Когда все уселись, Фердинанд обвел взглядом обширный круг сотрапезников. Может быть, он вспомнил, что тот, кто имел наибольшее право сидеть за праздничным столом, отсутствует и даже отвергнут, и прошептал про себя имя кардинала Руффо.

Но не такой человек был Фердинанд, чтобы долго задерживаться на доброй мысли, если она несла за собою упрек в неблагодарности.

Он тряхнул головой, сложил губы в привычную хитрую улыбку, и так же как по возвращении в Казерту после бегства из Рима он говорил: «Здесь нам лучше, чем на дороге в Альбано!» — теперь, потерев руки и вспоминая шторм, в который он попал во время бегства на Сицилию, король изрек: «Здесь нам лучше, чем по пути в Палермо!»

Бледное, болезненное лицо Нельсона залилось краской. Он подумал о Караччоло, о торжестве неаполитанского адмирала во время того плавания, о том, какое оскорбление нанес ему Караччоло, явившись к нему на борт под видом лоцмана и проведя «Авангард» меж подводных камней, преграждавших вход в порт Палермо, там, где он сам, менее привычный к этим опасным берегам, не рискнул пройти.

Единственный глаз Нельсона загорелся гневом, но сейчас же губы его искривились в улыбке — может быть, то была усмешка удовлетворенной мести.

Лоцман отправился в океан, где нет портов!

К концу ужина оркестр заиграл «God save the King» , и Нельсон с непоколебимой английской гордыней, не признающей никаких условностей, встал с места и, не смущаясь тем, что за его столом находится другой монарх, провозгласил здравицу за короля Георга.

Ответом на этот тост было оглушительное «ура!» английских офицеров, сидевших за столом Нельсона, и английских матросов, несших вахту на реях; ударили пушки второй батареи.

Король Фердинанд, скрывавший за вульгарными повадками превосходное знание этикета, а главное, большое к нему пристрастие, до крови закусил губу.

Через пять минут сэр Уильям Гамильтон в свою очередь провозгласил здравицу — на сей раз за короля Фердинанда. Раздалось такое же громовое «ура!» и затем такой же пушечный залп.

Но Фердинанд счел все же, что порядок нарушен и тост в его честь следовало провозгласить первым.

На лодках, окруживших корабль и теснившихся за его кормой, не могли не слышать ликующих криков, поэтому король рассудил, что ему подобает выразить благодарность не только присутствующим за столом, но и тем, кто не попал на праздник, однако все же выказал не меньшую ему преданность, даже оставаясь за бортом «Громоносного».

Он слегка наклонил голову в ответ на тост сэра Уильяма, осушил до половины свой бокал и вышел на галерею, чтобы приветствовать тех, кто из страха, низости или преданности явился выразить ему свою симпатию.
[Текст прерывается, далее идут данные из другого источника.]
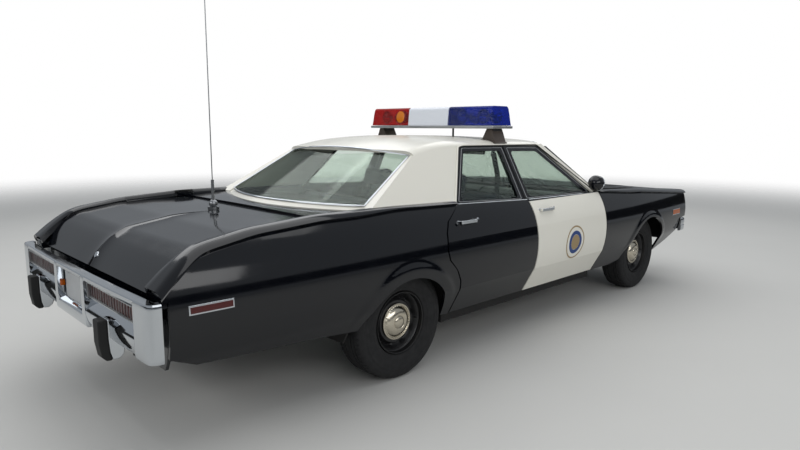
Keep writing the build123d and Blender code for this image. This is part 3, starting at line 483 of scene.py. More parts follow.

При появлении короля грянули крики «ура!», раздались аплодисменты; казалось, возгласы «Да здравствует король!» поднимались к небу из морских глубин, чтобы достигнуть самого неба.

Король раскланялся и поднес руку к губам для воздушного поцелуя. Но вдруг рука его замерла, взгляд застыл, зрачки расширились от ужаса и волосы зашевелились на голове; хриплый крик страха и удивления вырвался из его груди.

В тот же миг на лодках началось смятение, и они рассыпались по сторонам, оставив перед королем пустое пространство.

Посреди этого пространства виднелось нечто ужасающее: из воды поднялся до пояса труп человека, и, несмотря на то что в волосах его, прилипших к вискам, запутались водоросли, несмотря на взъерошенную бороду и бескровное лицо, в нем можно было узнать адмирала Караччоло.